I’m not even sure what Pier One sells. I bought some cutesy owl salt shakers from there about 5 years ago (wife loves owls), but I still couldn’t tell you what they sell.
The furniture looks like slightly higher than target quality, but not quite Nebraska Furniture Mart, and nowhere near the quality I can find in smaller family owned shops.
TPC
Shit. They sell shit. About 40% of sales are furniture, 60% knick knacks … dried flowers, candles, pottery, etc.
“Pier 1 prospered during the late 1960s and early 1970s by focusing on the baby boom generation, members of whom were looking for interesting, exotic goods such as love beads, incense, leather sandals, and serapes.”
Started out selling shit … and never stopped.
@TPC,
They still sell owls.
And they’re desperately awaiting a visit from your wife. 😉
@Maddie’s Mom – She still loves owls, however a couple years ago we adopted a very small black cat (5.5 pounds) so now its owls and black cats.
Needless to say she’s a fan of Halloween.
Our cat:
Pier 1 CEO says it has been ‘in the dumb camp’ on discounting
As retailers gear up for the critical holiday selling season, industry watchers ask the same inevitable questions. How promotional will they get this time around? Will discounts actually make a difference to their sales? And at what cost to profit?
They should listen closely to Pier 1 Imports CEO Alex Smith’s sobering remarks. The home-furnishings retailer’s stock slumped as much as 18% in its biggest daily percentage drop in almost five years on Thursday after its fiscal second-quarter profit and sales missed Wall Street expectations. It also cut its full-year outlook. While profit was partly hurt by increased online spending, increased store-wide promotions were the big culprit that hurt margins.
“We’ve been sort of in the dumb camp,” said Smith on a conference call Wednesday night. “We have overreacted in terms of chasing everybody down the plughole in terms of promotional activity. I wish we had not followed the pack.”
Industry-wide retail sales and traffic has slowed since last fall, Smith said Pier 1 began adding discount coupons such as 20% off entire-store purchases the past three quarters, departing from its traditional strategy of promoting by specific products or categories.
“Most retailers, us frankly included, up until today have just got into the habit of assuming that that’s absolutely what you have to do,” Smith said. “And I think we have to break ranks with that piece of group thing. When you look at the impact of the relatively aggressive couponing and you look at the sales wave that it creates in the days that you have the event, and then if you look at the sales hit you take the days after the event when everybody’s got a hangover, it actually doesn’t create very many more sales.”
Indeed, retailers’ much-touted record Black-Friday sales last year didn’t manage to stem the lull in the weeks afterward and holiday sales ended up disappointing.
Retailers worry that cutting promotions brings the fear of losing sales to your next-door rival.
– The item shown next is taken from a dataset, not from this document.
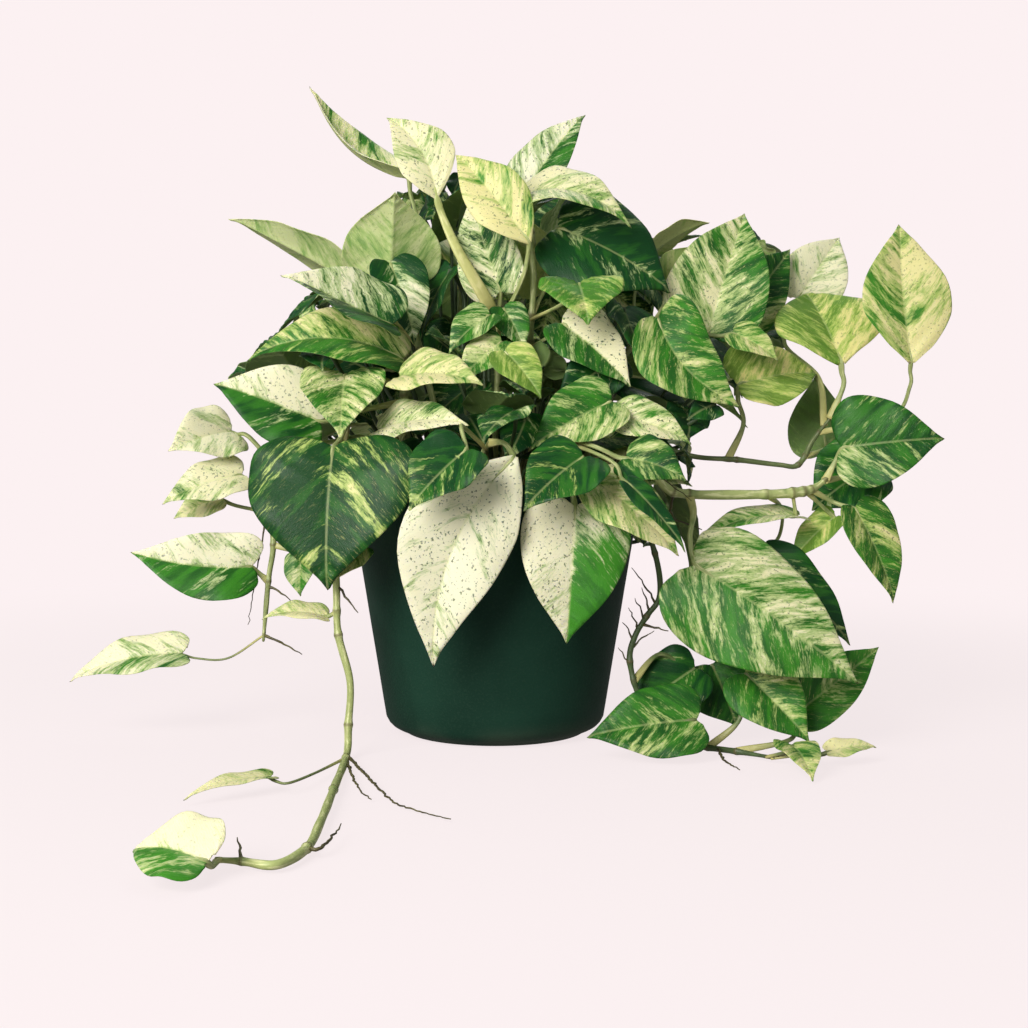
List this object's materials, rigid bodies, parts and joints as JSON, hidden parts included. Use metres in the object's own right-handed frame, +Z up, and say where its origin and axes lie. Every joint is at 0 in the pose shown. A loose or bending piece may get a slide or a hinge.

It “could sacrifice sales and market share given the competitive backdrop,” said Morgan Stanley analyst Simeon Gutman.
For now, Smith is betting on not hopping on the band wagon. In the second half of the year, the retailer will reduce store-wide promotions and focus on specific discounts and those targeting its loyalty reward program shoppers.
“When I first started in retail, they used to teach on day one that sales were vanity and profit’s sanity,” he said. “There’s an element of truth to it.”
Pier 1 should have 110% off sales & make it up on volume.